═════ DATASET EXTRACT
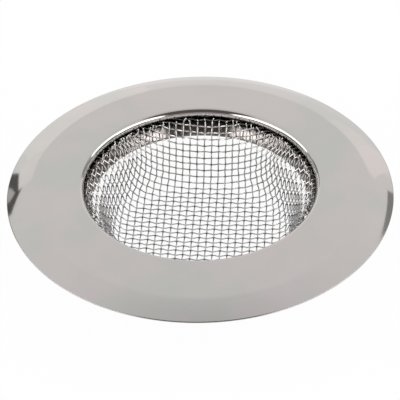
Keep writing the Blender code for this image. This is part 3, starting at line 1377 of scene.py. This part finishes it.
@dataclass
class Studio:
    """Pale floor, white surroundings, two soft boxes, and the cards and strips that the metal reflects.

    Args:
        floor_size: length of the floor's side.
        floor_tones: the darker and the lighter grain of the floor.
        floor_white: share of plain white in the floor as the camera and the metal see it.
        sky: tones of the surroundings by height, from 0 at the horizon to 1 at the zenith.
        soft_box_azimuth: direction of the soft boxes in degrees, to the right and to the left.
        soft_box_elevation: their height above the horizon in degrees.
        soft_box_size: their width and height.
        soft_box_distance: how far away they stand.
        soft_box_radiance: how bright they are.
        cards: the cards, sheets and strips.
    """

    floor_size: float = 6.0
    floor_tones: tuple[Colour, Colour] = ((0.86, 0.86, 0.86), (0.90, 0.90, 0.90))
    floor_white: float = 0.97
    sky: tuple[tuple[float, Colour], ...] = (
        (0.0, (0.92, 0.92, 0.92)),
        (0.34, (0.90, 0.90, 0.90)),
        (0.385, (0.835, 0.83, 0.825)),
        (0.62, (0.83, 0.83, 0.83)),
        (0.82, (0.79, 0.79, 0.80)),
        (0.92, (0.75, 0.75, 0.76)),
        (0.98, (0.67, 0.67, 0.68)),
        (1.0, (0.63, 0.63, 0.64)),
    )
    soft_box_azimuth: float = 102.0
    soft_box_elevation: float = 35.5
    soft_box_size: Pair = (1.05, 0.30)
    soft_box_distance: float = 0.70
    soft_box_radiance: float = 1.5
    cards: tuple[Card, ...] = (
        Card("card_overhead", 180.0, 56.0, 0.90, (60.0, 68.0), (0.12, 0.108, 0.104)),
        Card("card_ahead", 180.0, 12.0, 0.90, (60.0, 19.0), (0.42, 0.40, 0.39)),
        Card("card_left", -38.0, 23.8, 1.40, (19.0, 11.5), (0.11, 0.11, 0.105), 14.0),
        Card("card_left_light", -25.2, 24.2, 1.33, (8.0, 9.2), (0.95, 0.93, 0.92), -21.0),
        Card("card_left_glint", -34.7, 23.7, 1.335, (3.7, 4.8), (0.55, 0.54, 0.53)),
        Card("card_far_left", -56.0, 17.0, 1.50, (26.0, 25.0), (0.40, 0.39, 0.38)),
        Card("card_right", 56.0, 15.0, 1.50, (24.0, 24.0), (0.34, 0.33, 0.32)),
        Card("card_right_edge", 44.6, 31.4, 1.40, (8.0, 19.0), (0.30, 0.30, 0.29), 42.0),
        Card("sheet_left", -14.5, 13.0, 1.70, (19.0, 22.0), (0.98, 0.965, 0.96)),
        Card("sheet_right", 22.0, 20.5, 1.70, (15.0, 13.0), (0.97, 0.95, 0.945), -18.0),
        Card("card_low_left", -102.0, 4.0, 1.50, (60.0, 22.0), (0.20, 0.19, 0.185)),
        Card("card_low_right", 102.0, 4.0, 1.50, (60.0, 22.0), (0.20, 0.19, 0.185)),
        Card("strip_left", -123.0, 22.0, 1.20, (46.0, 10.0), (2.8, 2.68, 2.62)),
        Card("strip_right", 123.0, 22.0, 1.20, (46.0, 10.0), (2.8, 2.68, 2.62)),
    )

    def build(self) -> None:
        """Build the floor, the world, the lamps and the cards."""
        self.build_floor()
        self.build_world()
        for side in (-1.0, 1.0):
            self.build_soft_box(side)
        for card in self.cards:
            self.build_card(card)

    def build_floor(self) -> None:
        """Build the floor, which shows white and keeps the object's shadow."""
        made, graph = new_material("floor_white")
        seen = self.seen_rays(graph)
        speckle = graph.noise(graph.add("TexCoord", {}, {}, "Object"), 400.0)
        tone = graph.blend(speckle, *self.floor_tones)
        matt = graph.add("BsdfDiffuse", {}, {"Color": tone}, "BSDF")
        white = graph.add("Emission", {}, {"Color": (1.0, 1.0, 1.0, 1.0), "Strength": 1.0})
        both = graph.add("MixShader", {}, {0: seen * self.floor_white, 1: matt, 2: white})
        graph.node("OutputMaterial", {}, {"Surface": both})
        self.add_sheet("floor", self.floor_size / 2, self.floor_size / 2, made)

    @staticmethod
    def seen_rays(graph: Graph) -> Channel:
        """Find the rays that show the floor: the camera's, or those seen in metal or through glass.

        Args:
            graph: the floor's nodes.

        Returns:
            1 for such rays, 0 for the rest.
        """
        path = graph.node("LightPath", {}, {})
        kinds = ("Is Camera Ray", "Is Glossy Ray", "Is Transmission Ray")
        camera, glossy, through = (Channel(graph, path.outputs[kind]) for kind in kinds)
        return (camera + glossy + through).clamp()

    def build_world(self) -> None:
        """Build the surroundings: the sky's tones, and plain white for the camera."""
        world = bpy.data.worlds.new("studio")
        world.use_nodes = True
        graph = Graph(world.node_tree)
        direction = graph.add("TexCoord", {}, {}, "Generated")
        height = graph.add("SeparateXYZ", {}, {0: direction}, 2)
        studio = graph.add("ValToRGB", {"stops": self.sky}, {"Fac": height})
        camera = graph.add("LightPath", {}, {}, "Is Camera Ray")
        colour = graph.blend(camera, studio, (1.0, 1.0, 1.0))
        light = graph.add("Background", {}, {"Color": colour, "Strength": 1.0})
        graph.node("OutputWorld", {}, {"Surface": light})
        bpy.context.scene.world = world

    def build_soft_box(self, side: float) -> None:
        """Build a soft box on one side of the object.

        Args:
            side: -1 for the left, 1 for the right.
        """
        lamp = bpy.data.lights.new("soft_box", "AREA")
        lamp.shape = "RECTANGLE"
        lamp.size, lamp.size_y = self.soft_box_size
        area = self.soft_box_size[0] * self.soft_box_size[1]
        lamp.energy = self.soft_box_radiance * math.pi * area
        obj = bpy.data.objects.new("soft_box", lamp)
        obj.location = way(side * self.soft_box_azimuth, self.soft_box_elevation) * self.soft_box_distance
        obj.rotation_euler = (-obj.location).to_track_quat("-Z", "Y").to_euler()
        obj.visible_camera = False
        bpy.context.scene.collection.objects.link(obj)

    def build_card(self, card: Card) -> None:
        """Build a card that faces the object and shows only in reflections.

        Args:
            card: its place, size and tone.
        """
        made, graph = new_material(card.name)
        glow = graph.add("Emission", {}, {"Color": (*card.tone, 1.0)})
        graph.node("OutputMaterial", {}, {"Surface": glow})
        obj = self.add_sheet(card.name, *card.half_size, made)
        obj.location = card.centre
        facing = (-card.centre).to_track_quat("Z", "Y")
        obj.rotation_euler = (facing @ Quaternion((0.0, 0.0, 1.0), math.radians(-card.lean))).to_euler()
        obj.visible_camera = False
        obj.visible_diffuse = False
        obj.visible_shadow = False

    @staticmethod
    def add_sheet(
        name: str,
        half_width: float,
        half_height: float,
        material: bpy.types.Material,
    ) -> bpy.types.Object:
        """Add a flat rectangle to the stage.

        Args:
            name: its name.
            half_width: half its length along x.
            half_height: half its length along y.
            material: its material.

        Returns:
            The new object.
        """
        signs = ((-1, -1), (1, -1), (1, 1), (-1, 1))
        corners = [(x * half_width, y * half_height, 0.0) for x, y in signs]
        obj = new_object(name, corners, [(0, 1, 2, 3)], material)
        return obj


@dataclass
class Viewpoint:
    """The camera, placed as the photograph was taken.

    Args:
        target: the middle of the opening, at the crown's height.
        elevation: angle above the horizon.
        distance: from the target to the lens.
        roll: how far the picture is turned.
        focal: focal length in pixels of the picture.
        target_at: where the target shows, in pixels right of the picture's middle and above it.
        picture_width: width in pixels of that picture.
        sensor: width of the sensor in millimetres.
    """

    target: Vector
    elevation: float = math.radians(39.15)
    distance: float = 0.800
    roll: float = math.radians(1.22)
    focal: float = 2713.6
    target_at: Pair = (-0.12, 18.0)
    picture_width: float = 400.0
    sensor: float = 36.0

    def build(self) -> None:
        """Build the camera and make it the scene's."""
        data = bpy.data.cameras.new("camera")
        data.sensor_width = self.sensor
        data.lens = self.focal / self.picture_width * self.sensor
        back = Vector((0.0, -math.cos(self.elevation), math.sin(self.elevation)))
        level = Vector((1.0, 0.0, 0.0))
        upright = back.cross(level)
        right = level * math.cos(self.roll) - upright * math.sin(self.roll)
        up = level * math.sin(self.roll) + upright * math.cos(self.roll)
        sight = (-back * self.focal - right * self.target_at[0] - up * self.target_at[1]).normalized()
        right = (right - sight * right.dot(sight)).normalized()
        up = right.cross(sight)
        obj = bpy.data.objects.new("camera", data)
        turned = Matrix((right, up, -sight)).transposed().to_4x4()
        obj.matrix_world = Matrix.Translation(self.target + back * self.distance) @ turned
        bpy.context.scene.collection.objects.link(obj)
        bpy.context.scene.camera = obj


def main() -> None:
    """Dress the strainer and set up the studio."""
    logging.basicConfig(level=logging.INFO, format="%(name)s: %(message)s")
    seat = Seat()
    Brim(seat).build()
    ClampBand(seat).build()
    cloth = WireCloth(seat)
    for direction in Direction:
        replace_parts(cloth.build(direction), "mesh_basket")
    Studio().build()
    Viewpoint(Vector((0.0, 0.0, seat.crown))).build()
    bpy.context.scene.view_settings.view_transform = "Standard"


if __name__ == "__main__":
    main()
══════════
═════ DATASET EXTRACT
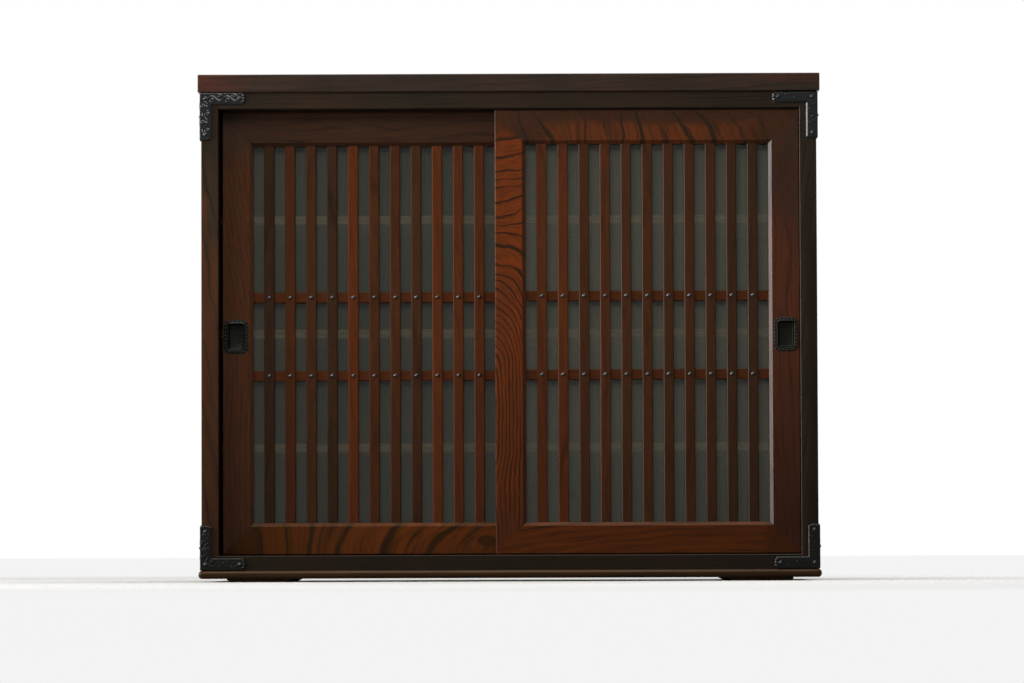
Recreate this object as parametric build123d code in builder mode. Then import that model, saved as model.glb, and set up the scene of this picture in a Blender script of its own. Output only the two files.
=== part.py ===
══════════
═════ DATASET EXTRACT
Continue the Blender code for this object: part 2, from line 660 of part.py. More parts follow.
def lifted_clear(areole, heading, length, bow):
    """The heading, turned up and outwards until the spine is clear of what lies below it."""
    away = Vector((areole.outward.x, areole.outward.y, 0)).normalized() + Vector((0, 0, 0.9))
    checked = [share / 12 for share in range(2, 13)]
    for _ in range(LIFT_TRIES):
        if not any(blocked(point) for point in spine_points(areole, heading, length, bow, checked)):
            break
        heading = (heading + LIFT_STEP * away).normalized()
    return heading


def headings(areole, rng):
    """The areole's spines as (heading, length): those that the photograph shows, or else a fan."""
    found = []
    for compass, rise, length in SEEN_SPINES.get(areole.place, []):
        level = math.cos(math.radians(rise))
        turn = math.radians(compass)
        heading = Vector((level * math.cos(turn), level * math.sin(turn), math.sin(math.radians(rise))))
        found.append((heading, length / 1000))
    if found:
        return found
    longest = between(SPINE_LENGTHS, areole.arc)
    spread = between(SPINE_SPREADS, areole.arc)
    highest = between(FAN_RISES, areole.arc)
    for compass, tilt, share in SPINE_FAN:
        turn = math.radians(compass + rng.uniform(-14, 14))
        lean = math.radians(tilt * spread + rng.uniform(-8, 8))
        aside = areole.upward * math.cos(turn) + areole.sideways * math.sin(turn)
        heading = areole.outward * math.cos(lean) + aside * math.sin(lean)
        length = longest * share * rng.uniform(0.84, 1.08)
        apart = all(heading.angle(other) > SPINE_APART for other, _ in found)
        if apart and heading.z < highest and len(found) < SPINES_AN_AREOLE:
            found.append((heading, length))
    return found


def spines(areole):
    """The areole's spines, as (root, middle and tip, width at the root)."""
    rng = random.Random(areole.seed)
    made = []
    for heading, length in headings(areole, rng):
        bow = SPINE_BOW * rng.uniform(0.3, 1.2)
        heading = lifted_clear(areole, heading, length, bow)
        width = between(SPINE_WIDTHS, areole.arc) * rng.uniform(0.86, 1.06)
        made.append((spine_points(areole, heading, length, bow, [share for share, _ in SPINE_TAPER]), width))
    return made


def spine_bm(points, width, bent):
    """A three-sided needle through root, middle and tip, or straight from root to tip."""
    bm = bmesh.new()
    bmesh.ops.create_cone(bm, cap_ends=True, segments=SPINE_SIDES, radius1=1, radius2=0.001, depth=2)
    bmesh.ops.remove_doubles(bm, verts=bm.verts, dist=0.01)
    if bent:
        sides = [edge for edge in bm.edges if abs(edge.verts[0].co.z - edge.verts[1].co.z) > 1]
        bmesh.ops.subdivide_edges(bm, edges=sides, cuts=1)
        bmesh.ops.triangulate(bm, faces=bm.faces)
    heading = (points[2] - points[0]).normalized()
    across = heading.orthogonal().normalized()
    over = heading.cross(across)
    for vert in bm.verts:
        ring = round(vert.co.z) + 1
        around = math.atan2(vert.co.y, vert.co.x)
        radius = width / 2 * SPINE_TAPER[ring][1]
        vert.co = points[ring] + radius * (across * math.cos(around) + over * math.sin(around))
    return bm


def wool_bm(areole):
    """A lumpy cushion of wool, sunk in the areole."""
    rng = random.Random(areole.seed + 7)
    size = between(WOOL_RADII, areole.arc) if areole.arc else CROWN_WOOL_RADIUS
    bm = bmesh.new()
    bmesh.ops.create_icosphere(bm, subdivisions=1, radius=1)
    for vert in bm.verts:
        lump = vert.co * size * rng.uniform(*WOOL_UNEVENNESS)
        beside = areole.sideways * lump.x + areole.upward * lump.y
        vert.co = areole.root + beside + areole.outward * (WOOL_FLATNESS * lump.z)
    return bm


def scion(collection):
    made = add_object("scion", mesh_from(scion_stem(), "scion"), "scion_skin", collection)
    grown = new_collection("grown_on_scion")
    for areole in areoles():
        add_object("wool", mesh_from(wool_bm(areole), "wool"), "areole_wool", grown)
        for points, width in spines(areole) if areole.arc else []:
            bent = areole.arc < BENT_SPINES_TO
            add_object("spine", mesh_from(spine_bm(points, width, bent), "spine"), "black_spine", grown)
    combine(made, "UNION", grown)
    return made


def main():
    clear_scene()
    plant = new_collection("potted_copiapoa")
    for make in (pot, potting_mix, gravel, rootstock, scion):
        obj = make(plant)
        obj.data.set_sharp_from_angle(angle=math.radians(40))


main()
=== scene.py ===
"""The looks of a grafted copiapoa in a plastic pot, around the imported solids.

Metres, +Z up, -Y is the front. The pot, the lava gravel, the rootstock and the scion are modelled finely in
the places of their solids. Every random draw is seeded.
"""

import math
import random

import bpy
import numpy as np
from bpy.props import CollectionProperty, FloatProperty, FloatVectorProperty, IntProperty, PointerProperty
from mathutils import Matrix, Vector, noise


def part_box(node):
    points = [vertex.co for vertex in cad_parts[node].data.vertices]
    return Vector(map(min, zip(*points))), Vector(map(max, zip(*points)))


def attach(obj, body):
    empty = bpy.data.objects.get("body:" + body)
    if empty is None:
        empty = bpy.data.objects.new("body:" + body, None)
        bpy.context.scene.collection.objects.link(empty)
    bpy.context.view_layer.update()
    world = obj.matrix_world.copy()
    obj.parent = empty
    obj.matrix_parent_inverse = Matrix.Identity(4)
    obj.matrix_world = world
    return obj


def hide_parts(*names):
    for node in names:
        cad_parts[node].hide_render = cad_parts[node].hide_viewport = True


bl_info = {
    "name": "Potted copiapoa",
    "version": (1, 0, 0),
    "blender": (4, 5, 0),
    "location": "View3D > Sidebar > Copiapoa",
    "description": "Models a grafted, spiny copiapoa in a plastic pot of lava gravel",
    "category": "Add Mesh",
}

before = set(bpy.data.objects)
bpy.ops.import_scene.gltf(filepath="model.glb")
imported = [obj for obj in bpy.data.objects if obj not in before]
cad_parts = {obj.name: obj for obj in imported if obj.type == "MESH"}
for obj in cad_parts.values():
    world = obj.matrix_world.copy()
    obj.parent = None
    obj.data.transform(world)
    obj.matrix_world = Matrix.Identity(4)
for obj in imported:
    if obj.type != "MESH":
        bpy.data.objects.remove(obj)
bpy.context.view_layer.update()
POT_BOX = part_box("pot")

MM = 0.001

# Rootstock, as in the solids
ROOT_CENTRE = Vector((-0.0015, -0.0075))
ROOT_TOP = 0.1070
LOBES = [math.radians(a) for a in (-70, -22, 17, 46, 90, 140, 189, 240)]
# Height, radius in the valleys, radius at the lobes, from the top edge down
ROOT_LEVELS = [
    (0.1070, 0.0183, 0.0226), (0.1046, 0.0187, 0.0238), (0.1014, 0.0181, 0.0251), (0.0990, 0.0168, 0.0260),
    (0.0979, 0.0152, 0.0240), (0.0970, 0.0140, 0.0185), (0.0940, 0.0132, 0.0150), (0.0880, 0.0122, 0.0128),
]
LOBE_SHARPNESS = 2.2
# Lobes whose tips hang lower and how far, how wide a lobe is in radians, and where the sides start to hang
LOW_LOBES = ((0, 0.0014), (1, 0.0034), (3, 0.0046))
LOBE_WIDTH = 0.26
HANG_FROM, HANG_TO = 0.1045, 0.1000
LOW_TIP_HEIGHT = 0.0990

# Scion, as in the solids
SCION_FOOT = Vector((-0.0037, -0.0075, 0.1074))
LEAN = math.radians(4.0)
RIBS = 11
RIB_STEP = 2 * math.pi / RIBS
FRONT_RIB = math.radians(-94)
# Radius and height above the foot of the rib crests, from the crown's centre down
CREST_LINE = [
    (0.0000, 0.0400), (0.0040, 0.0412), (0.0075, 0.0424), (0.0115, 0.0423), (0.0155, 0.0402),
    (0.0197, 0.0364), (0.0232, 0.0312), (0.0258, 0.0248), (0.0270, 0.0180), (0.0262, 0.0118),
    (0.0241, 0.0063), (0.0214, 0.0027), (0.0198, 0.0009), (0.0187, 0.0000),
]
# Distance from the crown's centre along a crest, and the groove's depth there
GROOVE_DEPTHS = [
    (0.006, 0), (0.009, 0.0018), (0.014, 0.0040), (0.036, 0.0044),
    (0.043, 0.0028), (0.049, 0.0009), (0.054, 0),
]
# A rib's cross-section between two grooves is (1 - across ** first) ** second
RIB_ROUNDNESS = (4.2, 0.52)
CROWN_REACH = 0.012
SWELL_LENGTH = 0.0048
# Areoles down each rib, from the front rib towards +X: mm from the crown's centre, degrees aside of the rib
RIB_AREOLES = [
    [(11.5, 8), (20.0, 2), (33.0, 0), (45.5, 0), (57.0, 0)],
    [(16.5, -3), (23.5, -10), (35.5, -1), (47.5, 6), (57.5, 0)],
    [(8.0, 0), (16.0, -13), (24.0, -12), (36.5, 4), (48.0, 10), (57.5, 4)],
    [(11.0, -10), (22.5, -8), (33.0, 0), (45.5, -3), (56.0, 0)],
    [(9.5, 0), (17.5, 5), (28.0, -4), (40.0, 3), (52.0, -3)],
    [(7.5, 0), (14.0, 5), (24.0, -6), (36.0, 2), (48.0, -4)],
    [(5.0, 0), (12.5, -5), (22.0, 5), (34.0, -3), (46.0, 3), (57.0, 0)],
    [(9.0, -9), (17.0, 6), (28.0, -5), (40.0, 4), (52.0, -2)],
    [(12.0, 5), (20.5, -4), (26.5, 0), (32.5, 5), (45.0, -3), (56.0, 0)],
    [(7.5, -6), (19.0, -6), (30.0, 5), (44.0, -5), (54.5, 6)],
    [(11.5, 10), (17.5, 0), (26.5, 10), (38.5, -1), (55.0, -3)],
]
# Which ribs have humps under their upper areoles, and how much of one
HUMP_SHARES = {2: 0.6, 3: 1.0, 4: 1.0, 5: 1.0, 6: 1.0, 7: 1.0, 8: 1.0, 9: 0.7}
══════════
> WRITTEN PROBLEM:
Start with the line that holds "for points, width" and finish with the line that holds "cad_parts[node].hide_render = cad_parts[node].hide_viewport". Transcribe each line in between exactly, and those two as well.

> RESPONSE:
        for points, width in spines(areole) if areole.arc else []:
            bent = areole.arc < BENT_SPINES_TO
            add_object("spine", mesh_from(spine_bm(points, width, bent), "spine"), "black_spine", grown)
    combine(made, "UNION", grown)
    return made


def main():
    clear_scene()
    plant = new_collection("potted_copiapoa")
    for make in (pot, potting_mix, gravel, rootstock, scion):
        obj = make(plant)
        obj.data.set_sharp_from_angle(angle=math.radians(40))


main()
=== scene.py ===
"""The looks of a grafted copiapoa in a plastic pot, around the imported solids.

Metres, +Z up, -Y is the front. The pot, the lava gravel, the rootstock and the scion are modelled finely in
the places of their solids. Every random draw is seeded.
"""

import math
import random

import bpy
import numpy as np
from bpy.props import CollectionProperty, FloatProperty, FloatVectorProperty, IntProperty, PointerProperty
from mathutils import Matrix, Vector, noise


def part_box(node):
    points = [vertex.co for vertex in cad_parts[node].data.vertices]
    return Vector(map(min, zip(*points))), Vector(map(max, zip(*points)))


def attach(obj, body):
    empty = bpy.data.objects.get("body:" + body)
    if empty is None:
        empty = bpy.data.objects.new("body:" + body, None)
        bpy.context.scene.collection.objects.link(empty)
    bpy.context.view_layer.update()
    world = obj.matrix_world.copy()
    obj.parent = empty
    obj.matrix_parent_inverse = Matrix.Identity(4)
    obj.matrix_world = world
    return obj


def hide_parts(*names):
    for node in names:
        cad_parts[node].hide_render = cad_parts[node].hide_viewport = True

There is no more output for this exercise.